Based on the novel of the same name by Gillian Flynn, Gone Girl is a stunningly graphic tale of how a marriage can break down to frighteningly large proportions.
The premise is simple; middle-aged, suburban couple are hit by a severe twist of fate when Amy, wife of Nick Dunne, goes missing on the morning of their anniversary and Nick is suspected to have played a part in her disappearance.
We have here a film with a pace that could be construed as 'slow', but is in fact, gradually building anticipation to it's highest point, right there for us, the audience to lose our heads.
For those who have read the book you know the way in which this story is told. Nick provides a background,a narrative highlighting aspects of the story whereas Amy deals with the expositional portion of the film through her diary.
Affleck plays Nick Dunne, who starts us off with the same chilling opening monologue as the book, foreshadowing what's to follow; a true mind-effer that will leave you speechless and questioning your marriage and sanity.

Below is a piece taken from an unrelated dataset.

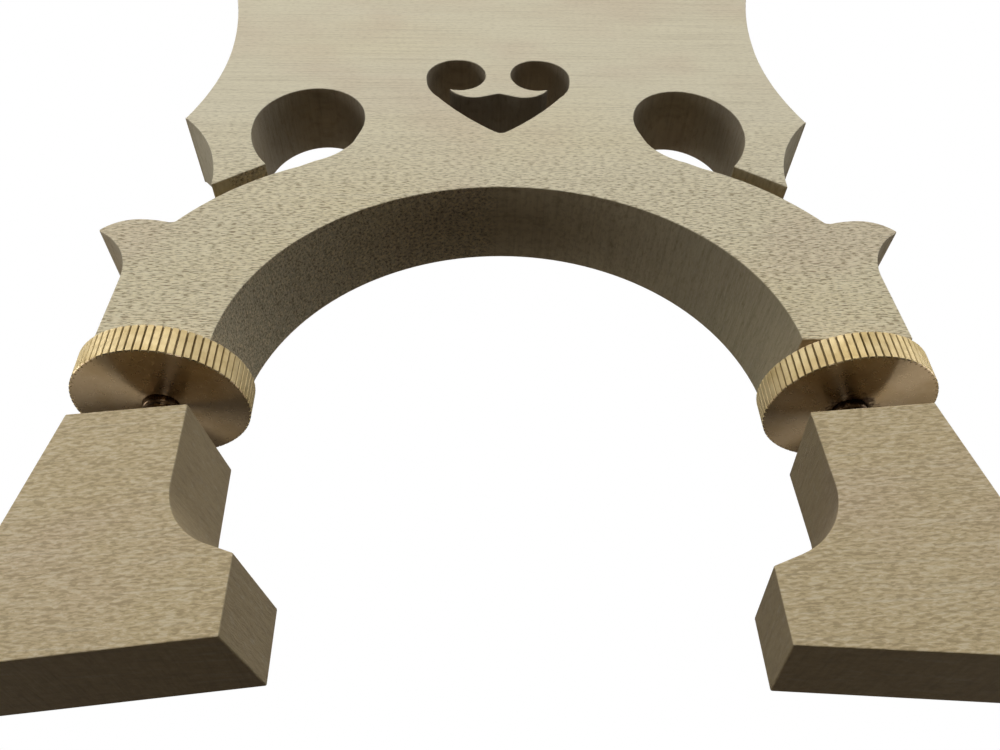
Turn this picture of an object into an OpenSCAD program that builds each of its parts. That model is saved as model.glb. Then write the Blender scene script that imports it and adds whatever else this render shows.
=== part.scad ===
// Adjustable double bass bridge: a flat maple body that stands on two separate feet.
// Between each leg and its foot sits a knurled brass wheel on a stud. The stud's plain
// pin turns in the leg, and its threaded end screws into the foot to set the height.
// Z is up, X runs from foot to foot, and the flat face of the bridge looks towards -Y.
// The origin is at the height of the lowest sole edge, midway between the two studs.

/* [Body] */
// Distance from the centre line to each stud
post_x = 60.4; // [58:0.1:63]
// Distance from the studs' plane forward to the flat face
face_y = 10.4; // [9:0.1:12]
// Thickness of the body at the bottom of the legs
leg_thick = 23.2; // [21:0.1:25]
// Thickness of the body at the crown
crown_thick = 10.5; // [9:0.1:14]
// Height of the crown above the bottom of the legs
crown_h = 130.6; // [125:0.1:140]
// How far the crown stands above the two top corners
crown_rise = 15; // [10:0.5:20]
// Depth of the hole for the plain pin in each leg
leg_bore_depth = 24; // [22.5:0.5:26]

/* [Feet] */
// Height of a foot from the inner end of its sole to its top
foot_h = 38.25; // [36:0.25:42]
// Thickness of a foot
foot_thick = 20; // [18:0.1:20.8]
// Height of the toe at the inner end of a foot
toe_h = 11.85; // [10:0.05:14]
// Slope of the left sole, in degrees
left_sole_slope = 2.9; // [0:0.1:8]
// Slope of the right sole, in degrees
right_sole_slope = 6.4; // [0:0.1:8]
// How far the left foot is swivelled on its stud, in degrees
left_foot_turn = -7.5; // [-12:0.5:12]
// How far the right foot is swivelled on its stud, in degrees
right_foot_turn = -7; // [-12:0.5:12]
// Thickness of wood left between the hollow and the stud's axis, left foot
left_hollow_wall = 10.7; // [9.5:0.1:12]
// Thickness of wood left between the hollow and the stud's axis, right foot
right_hollow_wall = 10; // [9.5:0.1:12]
// Depth of the threaded hole in each foot
foot_bore_depth = 31; // [30:0.5:33]

/* [Height adjusters] */
// Diameter of a wheel over its teeth
wheel_d = 30; // [27:0.5:31]
// Height of a wheel
wheel_h = 5.6; // [4:0.1:7]
// Number of teeth in the knurl of a wheel
teeth = 72; // [48:1:96]
// Depth of the grooves between the teeth
groove = 0.45; // [0.2:0.05:0.8]
// Diameter of the stud
stud_d = 6; // [5:0.1:6.5]
// Length of the plain pin above a wheel
pin_h = 22; // [18:0.5:22]
// Length of the threaded end below a wheel
thread_h = 29; // [26:0.5:29]
// Radial play of a stud in the leg and in the foot
play = 0.05; // [0.02:0.01:0.1]
// Gap between the left leg and its wheel
left_seat_gap = 0.2; // [0.1:0.1:2.5]
// Gap between the right leg and its wheel
right_seat_gap = 2.1; // [0.1:0.1:2.5]
// Height from the left foot to the bottom of its leg, with the wheel between them
left_leg_gap = 13.95; // [12:0.05:18]
// Height from the right foot to the bottom of its leg, with the wheel between them
right_leg_gap = 14.4; // [12:0.05:18]

/* [Hidden] */

MAPLE = [0.75, 0.70, 0.58];
BRASS = [0.80, 0.67, 0.40];
STEEL = [0.45, 0.44, 0.42];

// Reach of a foot from its stud: outer end of the sole, inner end and both top corners,
// and the radius of the hollow on its inner side
foot_out = 18.4;
foot_in = 22.2;
top_out = 9.6;
top_in = 10.4;
hollow_r = 11.6;

// How far the outer end of a sole lies below its inner end
function sole_drop(slope) = (foot_out + foot_in) * tan(slope);

// Height of the bottom of the legs above the lower of the two soles
leg_z = foot_h + max(sole_drop(left_sole_slope) + left_leg_gap,
                     sole_drop(right_sole_slope) + right_leg_gap);

taper = atan((leg_thick - crown_thick) / crown_h);
stud_r = stud_d / 2;
bore_r = stud_r + play;

// Points along a circle of radius r about c, from angle a to angle b
function arc(c, r, a, b, n) =
    [for (i = [0:n]) let (t = a + (b - a) * i / n) [c[0] + r * cos(t), c[1] + r * sin(t)]];

// Points along an ellipse with half axes r[0] and r[1], turned by the angle tilt
function oval(c, r, tilt, a, b, n) =
    [for (i = [0:n]) let (t = a + (b - a) * i / n, u = r[0] * cos(t), v = r[1] * sin(t))
        [c[0] + u * cos(tilt) - v * sin(tilt), c[1] + u * sin(tilt) + v * cos(tilt)]];

// The same points mirrored to the other side of the centre line, in reverse order
function flip(pts) = [for (i = [len(pts) - 1:-1:0]) [-pts[i][0], pts[i][1]]];

// Right half of the body's outline, from the crown to the arch between the legs.
// Heights are above the bottom of the legs.
waist = [61.5, 89.1];
upper_flank_r = 104;
lower_flank_r = 70;
corner_z = crown_h - crown_rise;
corner_x = waist[0] + upper_flank_r - sqrt(pow(upper_flank_r, 2) - pow(corner_z - waist[1], 2));
crown_r = (pow(corner_x, 2) + pow(crown_rise, 2)) / (2 * crown_rise);
corner_a = asin((corner_z - waist[1]) / upper_flank_r);
arch = [50.85, 43.3];   // half width and height of the arch's ellipse
arch_z = -3.25;
leg_in = arch[0] * sqrt(1 - pow(arch_z / arch[1], 2));
leg_out = 70.3;

crown_pts = arc([0, crown_h - crown_r], crown_r, 90, acos(corner_x / crown_r), 20);
flank_pts = concat(
    arc([waist[0] + upper_flank_r, waist[1]], upper_flank_r, 180 - corner_a, 180, 8),
    arc([waist[0] + lower_flank_r, waist[1]], lower_flank_r, 181, 202.9, 10));
// concave underside of the ear, down to the mouth of the slit
ear_pts = arc([88.2, 40.35], 30.4, 135, 180, 10);
// the eye: its outer side, the oval round the top, and the foot of the oval
eye_pts = concat(
    arc([33.4, 59.3], 19.1, -40.5, -3, 8),
    oval([40.75, 61], [12.5, 11.35], 122, -118, 78, 36),
    arc([42.8, 60.8], 13.5, 209, 250, 8));
// top of the arm, which is also the lower edge of the slit
arm_pts = arc([20.1, -3.1], 53.7, 67, 37.6, 12);
wing_pts = concat(
    arc([69.4, 10.4], 20, 106.5, 91, 5),
    arc([69.4, 21.4], 9, 90, 41, 8),
    arc([82.4, 15.6], 13, 121, 180, 10));
leg_pts = [[leg_out, 0], [leg_in, 0]];
arch_pts = oval([0, arch_z], arch, 0, asin(-arch_z / arch[1]) + 2, 90, 32);
half_body = concat(crown_pts, flank_pts, ear_pts, eye_pts, arm_pts, wing_pts, leg_pts, arch_pts);

// Left half of the heart, from the tip of the point round to the notch of the tongue
heart_pts = concat(
    arc([0, 59.4], 1.7, 270, 228, 3),
    arc([34.8, 106.1], 60, 233, 216.5, 8),
    arc([-7.1, 76.8], 9, 222, 187, 6),
    arc([-9.3, 78], 6.9, 184, 92, 12),
    arc([-8.75, 79.05], 5.9, 78, -100, 18),
    arc([-5.6, 76.7], 6.35, 210, 286, 10),
    [[-0.5, 71.75], [0, 71.85]]);

module body_outline() {
    difference() {
        polygon(concat(half_body, flip(half_body)));
        polygon(concat(heart_pts, flip(heart_pts)));
    }
}

module bridge_body() {
    color(MAPLE) difference() {
        translate([0, leg_thick - face_y, leg_z]) rotate([90, 0, 0])
            linear_extrude(leg_thick) body_outline();
        // the back is planed to a slope, so that the body thins towards the crown
        translate([-100, leg_thick - face_y, leg_z]) rotate([taper, 0, 0])
            translate([0, 0, -5]) cube([200, 40, crown_h + 20]);
        for (side = [-1, 1]) translate([side * post_x, 0, leg_z - 1])
            cylinder(r = bore_r, h = leg_bore_depth + 1, $fn = 64);
    }
}

// One foot about its own stud: X points outward, and the sole slopes down to the outer end
function foot_pts(slope, wall) = concat(
    [[top_out, foot_h], [foot_out, -sole_drop(slope)], [-foot_in, 0], [-foot_in, toe_h]],
    arc([-wall - hollow_r, toe_h + 12.5], hollow_r, -70, 0, 12),
    [[-top_in, foot_h]]);

module foot(side, slope, wall, turn, gap) {
    translate([side * post_x, 0, leg_z - gap - foot_h]) rotate([0, 0, turn])
        mirror([side < 0 ? 1 : 0, 0, 0]) difference() {
            translate([0, foot_thick - face_y, 0]) rotate([90, 0, 0])
                linear_extrude(foot_thick) polygon(foot_pts(slope, wall));
            translate([0, 0, foot_h - foot_bore_depth])
                cylinder(r = bore_r, h = foot_bore_depth + 1, $fn = 64);
        }
}

module left_foot() {
    color(MAPLE) foot(-1, left_sole_slope, left_hollow_wall, left_foot_turn, left_leg_gap);
}

module right_foot() {
    color(MAPLE) foot(1, right_sole_slope, right_hollow_wall, right_foot_turn, right_leg_gap);
}

// Knurled wheel, with its underside at the origin
tip_share = 0.7;   // share of the pitch that is the flat tip of a tooth
module wheel() {
    pitch = 360 / teeth;
    outline = [for (i = [0:teeth - 1]) each [
        for (k = [[-tip_share / 2, 0], [tip_share / 2, 0], [0.47, groove], [0.53, groove]])
            let (a = (i + k[0]) * pitch, r = wheel_d / 2 - k[1]) [r * cos(a), r * sin(a)]]];
    difference() {
        linear_extrude(wheel_h) polygon(outline);
        translate([0, 0, -1]) cylinder(r = stud_r, h = wheel_h + 2, $fn = 64);
    }
}

function wheel_z(gap) = leg_z - gap - wheel_h;

module left_wheel() {
    color(BRASS) translate([-post_x, 0, wheel_z(left_seat_gap)]) wheel();
}

module right_wheel() {
    color(BRASS) translate([post_x, 0, wheel_z(right_seat_gap)]) wheel();
}

// Stud, with the wheel's underside at the origin: plain pin up, threaded end down
tip = 0.8;   // chamfer at each end
module stud() {
    rotate_extrude($fn = 64) polygon([
        [0, -thread_h], [stud_r - tip, -thread_h], [stud_r, tip - thread_h],
        [stud_r, wheel_h + pin_h - tip], [stud_r - tip, wheel_h + pin_h], [0, wheel_h + pin_h]]);
}

module left_stud() {
    color(STEEL) translate([-post_x, 0, wheel_z(left_seat_gap)]) stud();
}

module right_stud() {
    color(STEEL) translate([post_x, 0, wheel_z(right_seat_gap)]) stud();
}

bridge_body();
left_foot();
right_foot();
left_wheel();
right_wheel();
left_stud();
right_stud();
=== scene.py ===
"""Adjustable double bass bridge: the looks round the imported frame, in metres.

Z is up, X runs from foot to foot, and the bridge's flat face looks towards -Y. The wood, the
wheels and the studs are new pieces, each made for one CAD node and riding on its body.
"""

import math

import bmesh
import bpy
from mathutils import Matrix, Vector


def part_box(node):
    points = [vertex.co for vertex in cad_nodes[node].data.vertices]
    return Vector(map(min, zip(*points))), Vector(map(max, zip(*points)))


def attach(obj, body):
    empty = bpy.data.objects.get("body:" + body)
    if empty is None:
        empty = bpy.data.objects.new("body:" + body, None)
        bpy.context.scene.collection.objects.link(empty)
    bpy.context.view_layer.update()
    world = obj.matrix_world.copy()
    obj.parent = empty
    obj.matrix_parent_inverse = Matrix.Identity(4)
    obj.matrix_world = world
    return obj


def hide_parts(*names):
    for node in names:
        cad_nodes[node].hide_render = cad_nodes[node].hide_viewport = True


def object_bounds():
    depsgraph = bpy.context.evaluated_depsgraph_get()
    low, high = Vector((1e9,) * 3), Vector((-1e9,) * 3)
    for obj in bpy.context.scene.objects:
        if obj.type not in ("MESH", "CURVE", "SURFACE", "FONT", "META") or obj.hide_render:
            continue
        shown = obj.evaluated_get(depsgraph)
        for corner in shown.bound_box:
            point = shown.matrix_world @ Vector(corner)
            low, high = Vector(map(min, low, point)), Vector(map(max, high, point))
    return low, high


MM = 0.001

# Camera: below the feet, in front of the flat face, looking up at it
CAMERA_PLACE = (-0.00764, -0.12141, -0.03649)
CAMERA_PITCH = 37.78  # degrees above the horizon
CAMERA_YAW = 2.90  # degrees from +Y towards +X
CAMERA_ROLL = -2.04  # degrees about the view's own line
CAMERA_LENS = 30.6  # millimetres, on a sensor 36 mm wide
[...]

As the story unfolds in an alternating narrative fashion - one side from the point of view of Nick, and the other, Amy - we see how the couple's relationship changes dramatically within a matter of (on screen) minutes.
Rosamund Pike provides a compelling, yet questionable performance, giving us an absolutely chilling portrayal of what a desperate woman will do in desperate situations.
Similarly, Affleck gives us a performance which, doesn't really excel far past his current capability, it still shows us that he is an actor who has a very broad range and is able to emote well enough to convince the audience.